Conclusion: Future Perspectives and Strategic Recommendations

The legal and regulatory environments in Saudi Arabia and the UAE are poised for further evolution through 2025 and beyond, as both nations pursue ambitious economic transformation agendas under Vision 2030 and related frameworks. The recent company law updates in Saudi Arabia are not merely legislative upgrades, but signal a commitment to global best practices and increased competitiveness—creating new routes for UAE-based organizations to expand, partner, and invest.

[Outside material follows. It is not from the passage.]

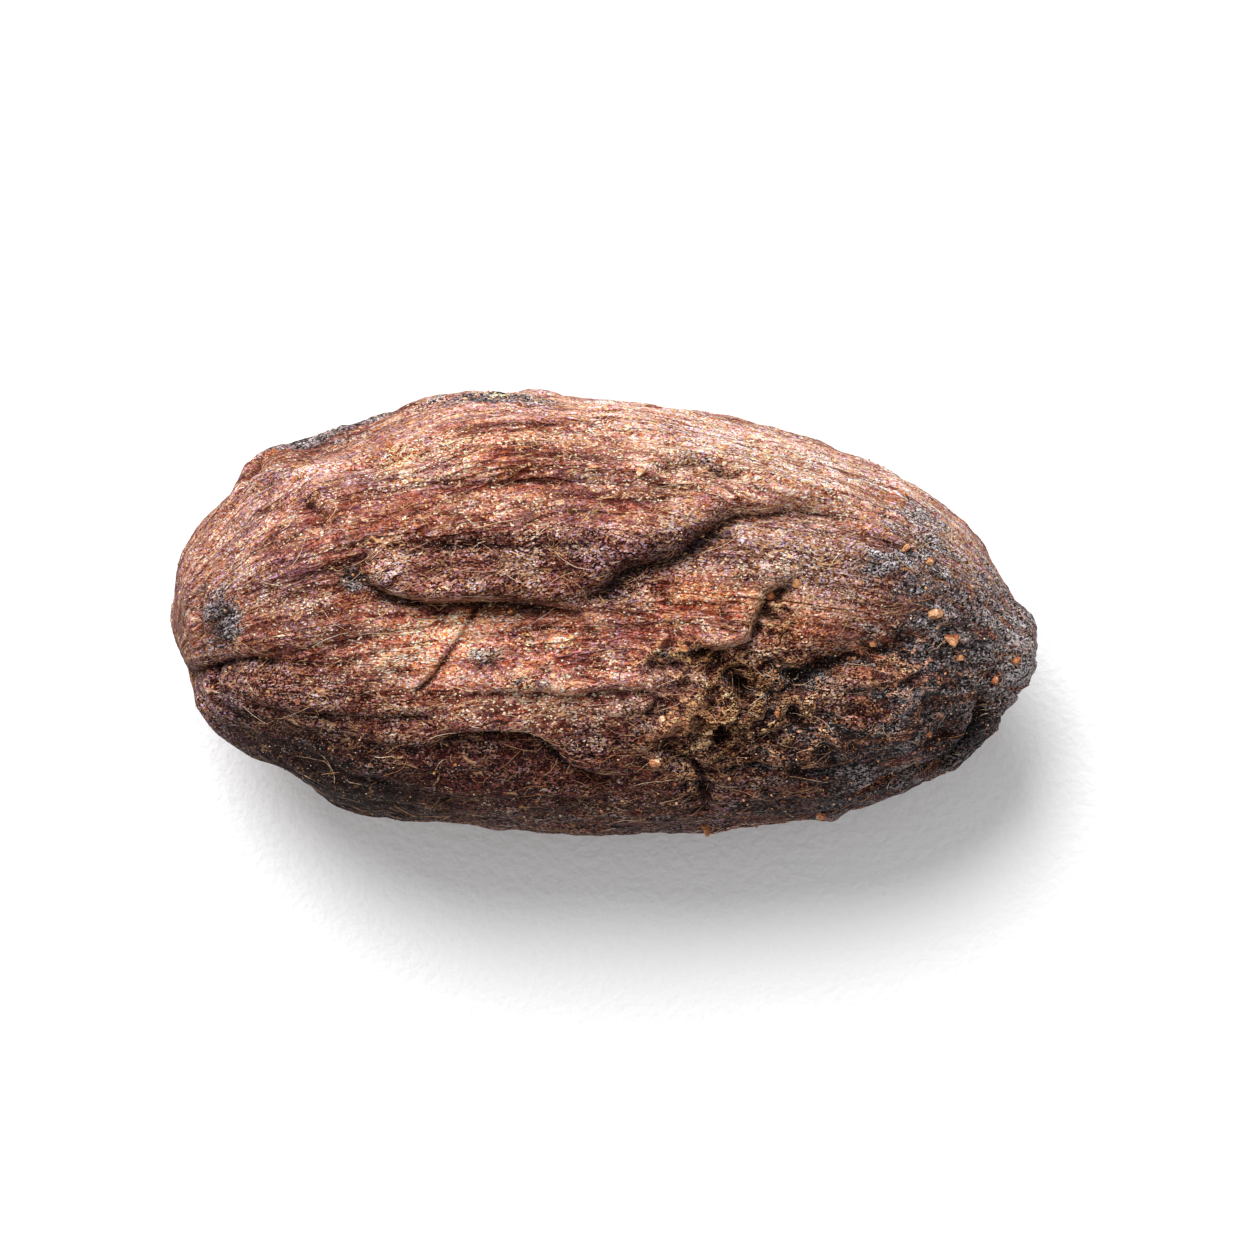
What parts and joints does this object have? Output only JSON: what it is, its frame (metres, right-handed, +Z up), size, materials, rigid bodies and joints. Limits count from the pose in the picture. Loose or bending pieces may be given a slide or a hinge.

For UAE businesses contemplating entry or expansion in Saudi Arabia, the choice between LLC and JSC structures demands rigorous legal, tax, and commercial analysis spanning sector rules, governance preferences, capital markets ambitions, and compliance risk tolerance. The best outcomes will be achieved where leadership collaborates closely with cross-border legal advisers, maintains an adaptive compliance culture, and leverages digital tools to ensure real-time awareness of obligations in both jurisdictions.

Key Takeaways:

  • Align company selection (LLC vs JSC) not only with business strategy, but with regulatory, tax, and liability impacts in Saudi Arabia and the UAE.
  • Rigorously maintain compliance processes (especially UBO, AML, and reporting duties) to mitigate severe penalties and reputational risks.
  • Regularly review and update governance, shareholders’ agreements, and management structures in light of legal changes.
  • Consult with licensed UAE and Saudi law firms regarding new regulatory circulars, sectoral decrees, and cross-border business implications.

By applying the above expertise-driven insights, UAE firms can seize the immense growth opportunities offered by the Saudi market with confidence and strategic clarity through 2025 and beyond.